There were lots of un-lovable things about the old decadent degenerate New York, but the glossy new shell, with nothing inside, is not an improvement.
So there’s good news and there’s bad news. The good news is that anybody can marry anybody in a lot of places now, regardless of his and/or her abdominal plumbing, should the anybodies choose to do so for whatever reason.
Many people I know are very happy about this for very sound and concrete reasons: the love of his life is now covered by his insurance, for example; the love of her life can now live with her in the US, and need not fear deportation. These are not small matters. Those who are happy about it, I’m happy for them.
The bad news is that it’s awful when anything good comes out of the courts. It encourages delusion on the subject. People need to get it through their heads that the courts are fundamentally a reactionary institution, and judicial review of legislative enactments is grossly undemocratic.

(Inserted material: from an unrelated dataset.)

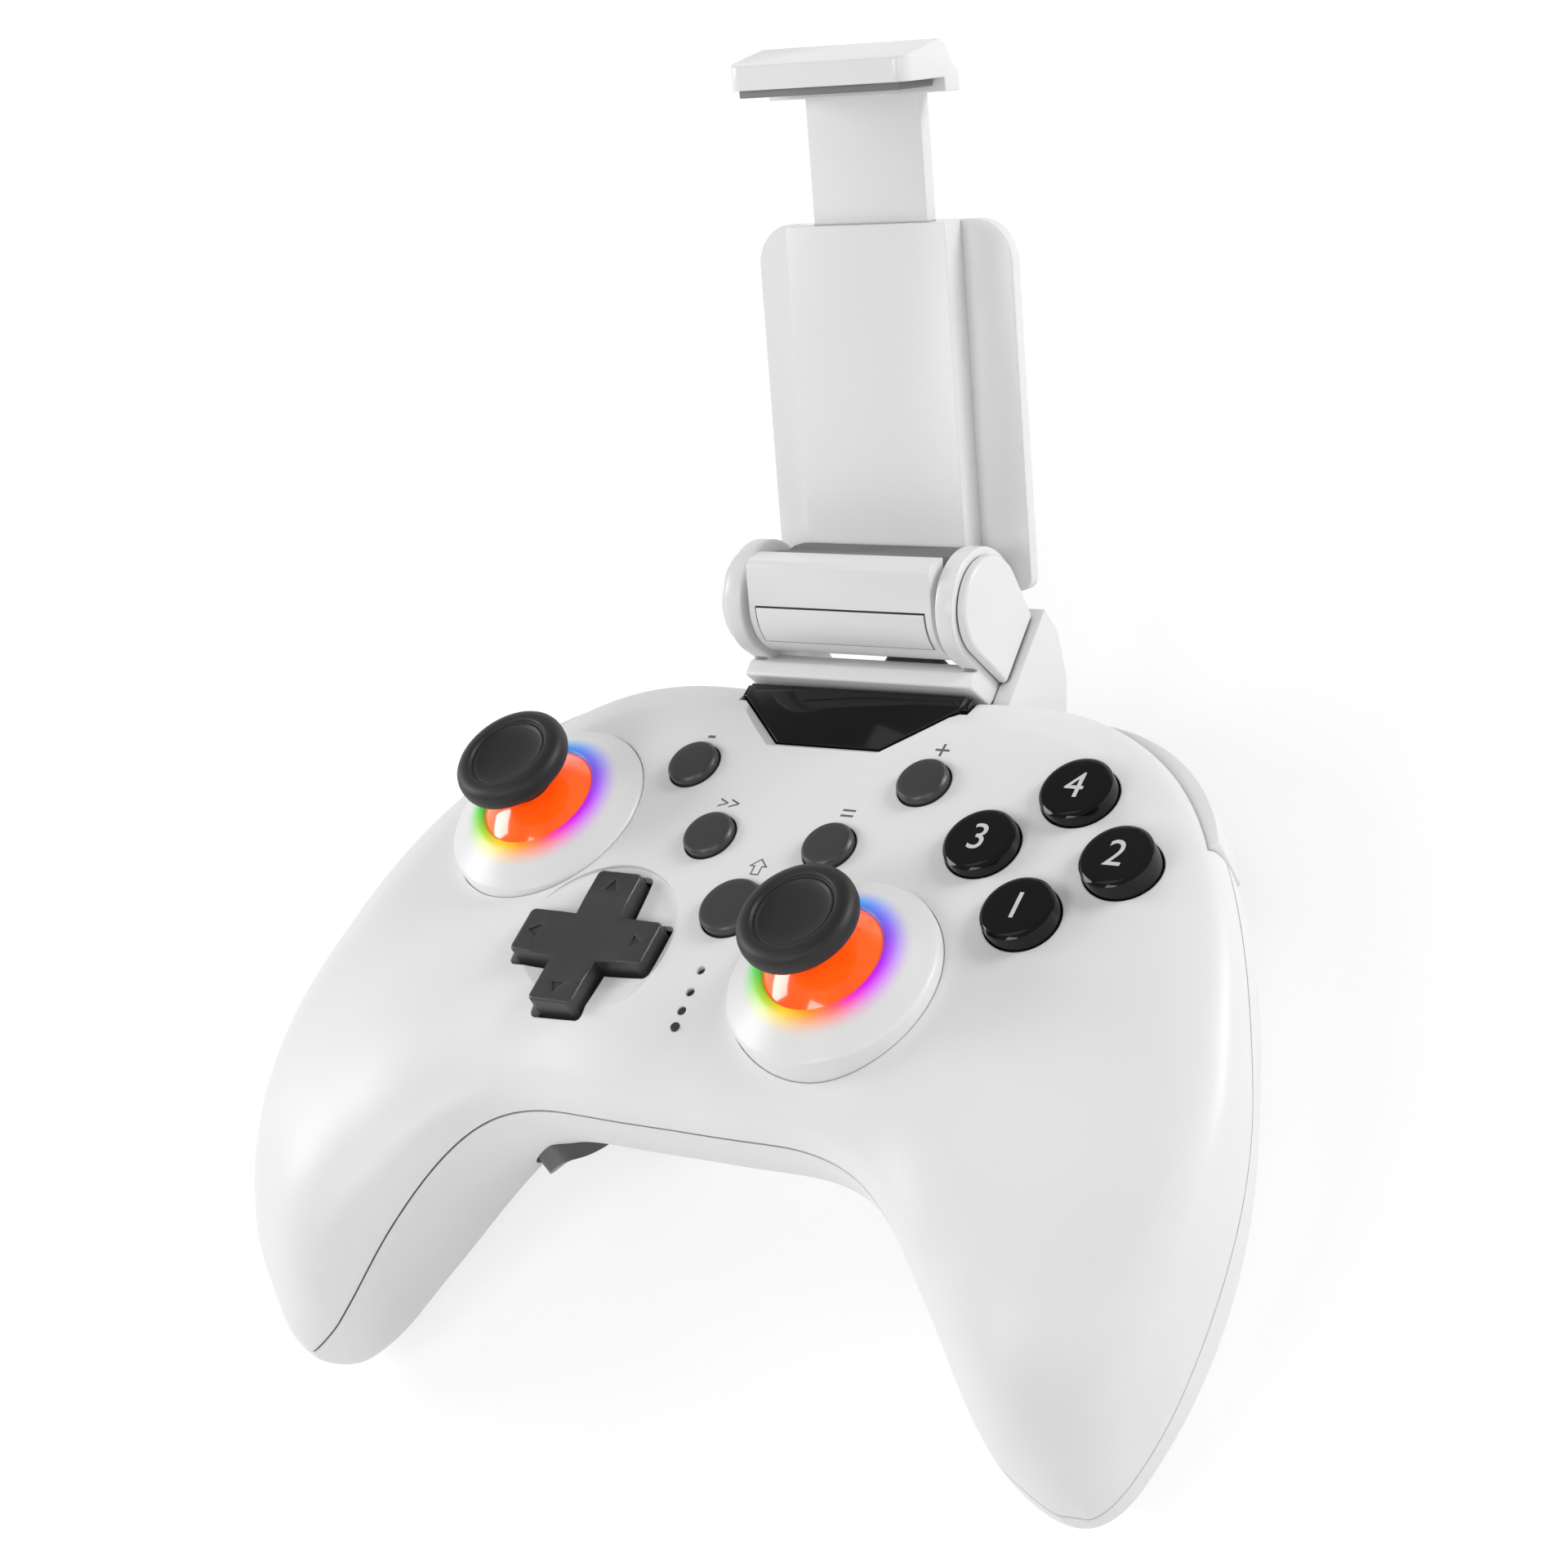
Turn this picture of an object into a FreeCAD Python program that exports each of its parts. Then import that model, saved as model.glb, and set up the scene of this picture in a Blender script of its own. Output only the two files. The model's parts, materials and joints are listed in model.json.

Fortunately good things from the courts are rare, and the Supreme Court amply confirmed the characterization above, in every other decision it recently handed down. The most gross and (to many friends of mine) the most shocking was its green-light to the states to disenfranchise black folks.
Which is, to be sure, pretty shameless. But it’s surprising how selective people are in their indignation on this subject. Mass disenfranchisement has been a routine and ongoing process for years. The Original Sin, of course, is the exclusion of non-citizens, but nobody much seems to be bothered by that; more recently, the exclusion of convicted (or rather, plea-bargained) felons is equally uncontroversial. But in a country which routinely imprisons a far larger proportion of its people than any other, and imprisons black folks much more often than white ones, the felon clause disenfranchises a lot more black folks than Federal oversight keeps on the rolls.
Of course, since I think voting is a hollow charade anyway, I can’t get too worked up about disenfranchisement.
You might argue that disenfranchisement is one of the reasons why voting is useless. Perhaps you’d have a point. I really wonder, though, whether access to the ballot in itself really did anything substantial to better the lives of black people; one would like to see that case made. Certainly the pathetic, toothless, sellout Congressional Black Caucus doesn’t constitute much of an advertisement for the empowerment of black voters.
Other legal provisions, e.g. about discrimination in employment, certainly made a difference, though not as big a difference as one would like — the stats are still pretty dismal. But voting? I have me doubts.
Oddly enough, one of the few kinds of voting for which I have any use at all is the ballot initiative, much loathed by liberal policy wonks for the mischief it allows the public to commit against the orderly processes of technocratic administration and institutional aggrandizement. So there is a certain sour irony in the fact that gay marriage in California is entirely and purely a matter of government by court, against the clearly expressed will of the state’s benighted public.
This poses — or ought to pose — a question for liberals: do you want democracy, or do you want certain policy outcomes dear to your heart? You’re unlikely to get both.